This month we begin reprinting a series that first appeared in GEM in the March-April 1969 issue. Over the coming months, we will retrace engine history as presented in a series of early GEMs.
Man's imagination led to the often quoted saying, 'Necessity is the Mother of Invention.' In early days when men watched the unexplained phenomena of nature that dealt with forces of power, their imagination undoubtedly led to experiments applying energy to useful purposes. Historical re-. cords of such events has given us the story of the lives of many great pioneer inventors.
It would be difficult for an engineer of today to solve problems if he had only the limited knowledge of the wheel, the lever, a vacuum, electricity and many other basic laws of physics and mechanics, as it was for the inventors of the fifteenth century to find solutions to visions they contemplated.
So it was in the time of the great artist, Leonardo da Vinci, using his talent and imagination to draw sketches of a cylinder and the possibility of power being produced by a piston driven by some sort of propellent. Leonardo lived from 1452-1519, and aside from his great masterpieces in painting and sculpting, he conceived ideas of many designs of machines using gears, link roller chains, ratchets and pulleys. His drawings satisfied his imagination and he did not put these practical designs into use.
During the next century there is little recorded of further achievements with engines, until 1629 when Giovanni Branca made a shovel wheel propelled by a blast of steam. Through a set of gears, he was able to run a stamp mill, a pump and a spit to turn meat.
Otto Von Guerricke 1602-1686, made experiments of a vacuum through which the idea of the piston and valves were conceived. Then, during this same period a Dutchman by the name of Christian Huygens propelled a piston using gun powder to actuate the driving force. The idea came from the principle of a cannon, however his endeavor to connect this force to a machine did not work.
About 1700 Dionysius Papin (French) used steam in a cylinder to force a piston forward and a vacuum to effect the return stroke. He was unable to construct a machine to make use of these forces. However, his efforts were another step toward practical designs. It was not until 1712 in England, during the early coal mining era, when mine pumps were being operated by horses (and the unit of work began to be known as horsepower) did Thomas Newcomer experiment with steam by improving on Papisu and Thomas Savery's ideas, produce an operative steam engine to replace for power on the mine pumps.
He came upon the arrangement of making steam in a boiler, then connecting it to the cylinder. The actual work of the engine was still performed by the vacuum created by condensing steam. The vacuum and water cocks were operated by hand. By 1767, the collieries of Newcastle, England had 1200 horsepower of this type engine pumping water.

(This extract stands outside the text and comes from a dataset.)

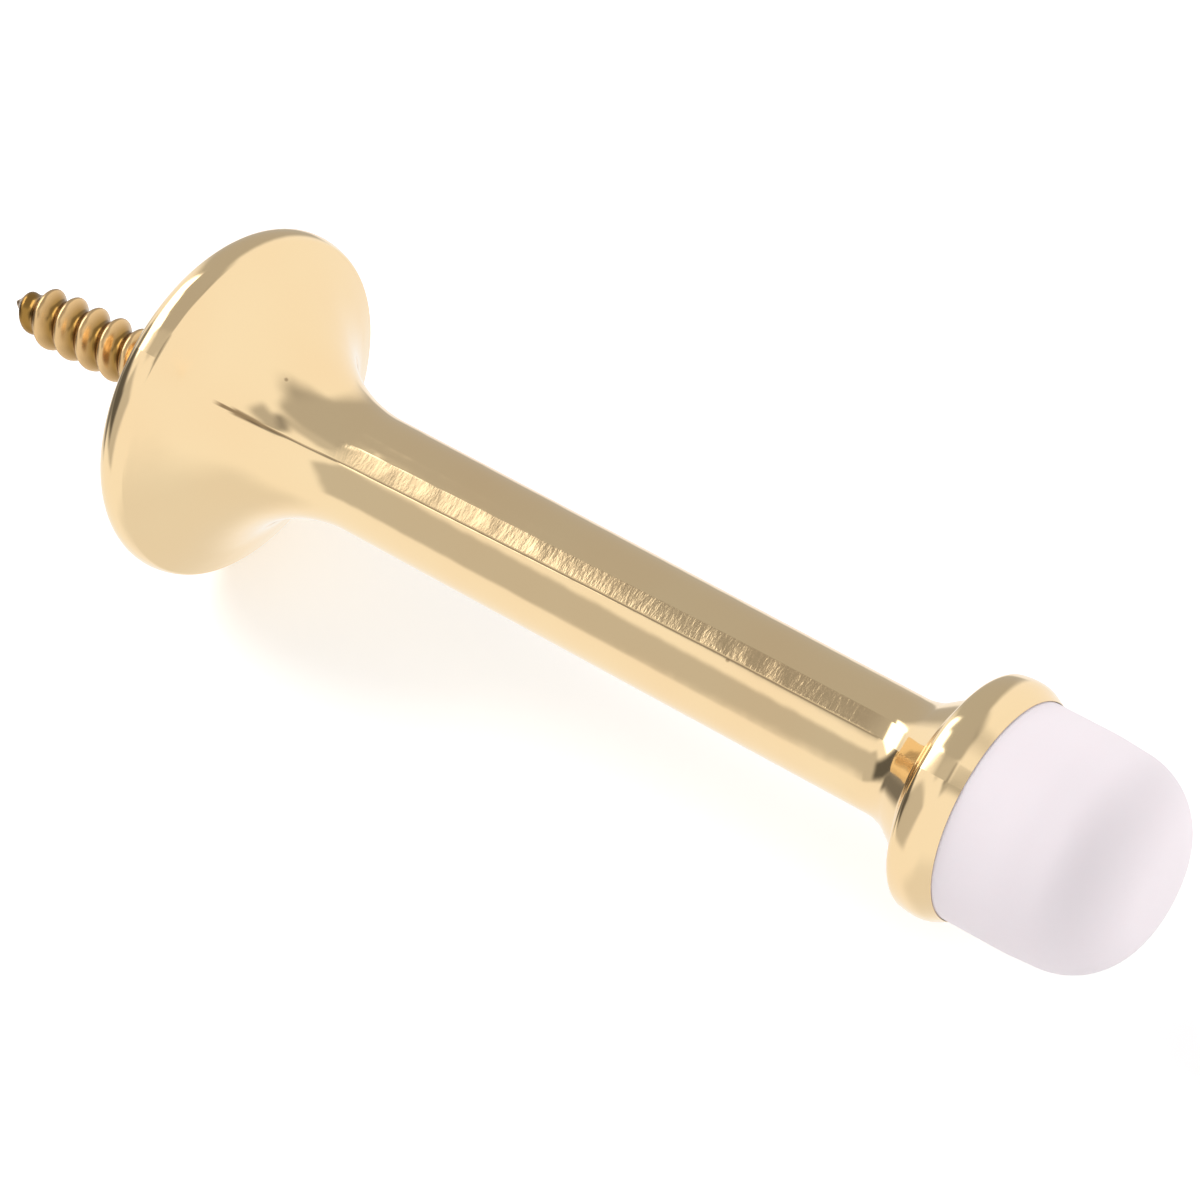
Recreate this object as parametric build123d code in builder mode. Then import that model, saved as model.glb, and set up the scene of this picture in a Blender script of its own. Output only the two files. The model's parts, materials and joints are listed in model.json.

James Watt (1736-1819), a mathematical instrument maker of Glasgow and Dr. John Robinson had their steam engine which propelled a vehicle. Thus was the first steam engine to operate under pressure on the piston. The other earlier designs depended on an open end cylinder and a vacuum to cause the piston to complete a stroke. Watt's engine was the first mechanical engine to turn a flywheel.
One may wonder why we have gone into the development of the steam engine, when we are concerned with the internal combustion type of prime mover. It was not until the middle 1800s when such men as Ferdinand Redtenbacker, Gustow Zeuner, Robert Mayers and Clausins worked on the basic laws of heat energy and thermodynamics. After their discovery of the possibility of burning a fuel directly in the confined area of a cylinder and using the resulting energy to move a piston, was their applications made to the already developed mechanical engines that had been driven by steam pressure.
So, it was the discoveries of the application of heat to turn a wheel that gave the early inventors the idea of using an enclosed cylinder with a piston operating as a crude source of mechanical power. They also gained knowledge of many other features and later used the idea of the open horizontal frame, slide valves and side shaft that operated cams/for opening poppet valves, as well as igniters.